“Everything that irritates us about others can lead us to an understanding of ourselves.” C.G. Jung, MEMORIES, DREAMS, REFLECTIONS (1989)
Let’s allow those words to soak into our collective thick skulls. Consider the person in your world whom you detest, whom you would never entertain in your home, whom you would vehemently argue will go to hell. Yeah, think about that person for a moment and then let’s do a sincere soul search. What is it within me, within you, that reflects with such intensity our dislike for that person?
“Well, Larry, I have a sense of values, compassion for fellow humans, a moral compass to guide me. I am in no way like …….” (insert name here).

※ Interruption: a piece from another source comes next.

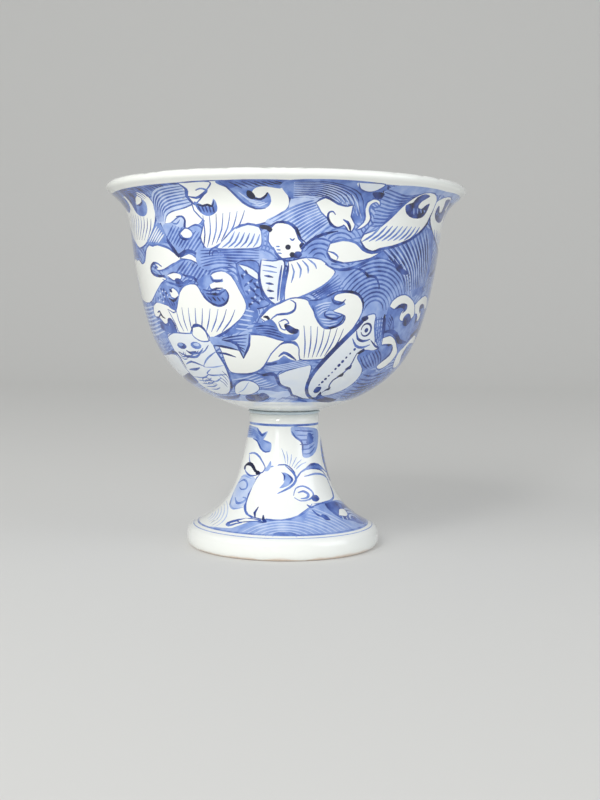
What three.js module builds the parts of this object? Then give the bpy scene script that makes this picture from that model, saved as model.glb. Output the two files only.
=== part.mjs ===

Okay, I get it. You and I are stellar human beings with no quirks, no faults, no skeletons in our closets. We have been nominated numerous times for sainthood and are just waiting for that moment when we will sit with the old man in the heavens pronouncing judgment upon the lesser of us – those whom we have previously decided will burn in hell.
Really? Is that who we are? Nothing more than pawns of runaway egos determined to remind others of the splinters in their eyes while ignoring the logs in our own eyes? Is that what we are destined to be? Granted, that is the human way, but aren’t we destined to be more than ego-driven bags of human flesh? I am remembering a verse from the book of Luke, chapter 6, verse 41 which reminds me that the plank I carry in my own eye is needing my attention more than the speck of sawdust in my brother’s eye. Matthew 7:3 has the same message. Are these ancient writers trying to instill a bit of introspection in me to replace my self-serving ego-stroking?
Yeah, guilty as charged. That neighbor who always rubs me the wrong way, the city councilman who seems more concerned about his image than job performance, the preacher who doesn’t appear to walk the talk, the politician who is obviously lacking a moral compass – they are all a composite of me and my own character defects. The national leader who seems to always be screaming, “Look at me, look at me, dammit look at me,” is the same small voice within me screaming, “Here I am, pay attention to me.”
The denial wells up within, but maturity, which can be so evasive, tells me that those seven deadlies – the 7 vices which challenge our spiritual journey – are inherent in each of us. GREED, ANGER, SLOTH, ENVY, GLUTTONY, LUST, PRIDE are at the center of any and all distractions from the universal truth that we are all one humanity, one organism, one Spirit simply trying to navigate the impermanence of this life on earth.
Doing life perfectly is not the goal. It is impossible. The ending of this trek is not foreseeable, but we have within us the capacity to alter the journey. What will it be? Ego driven or Spirit centered?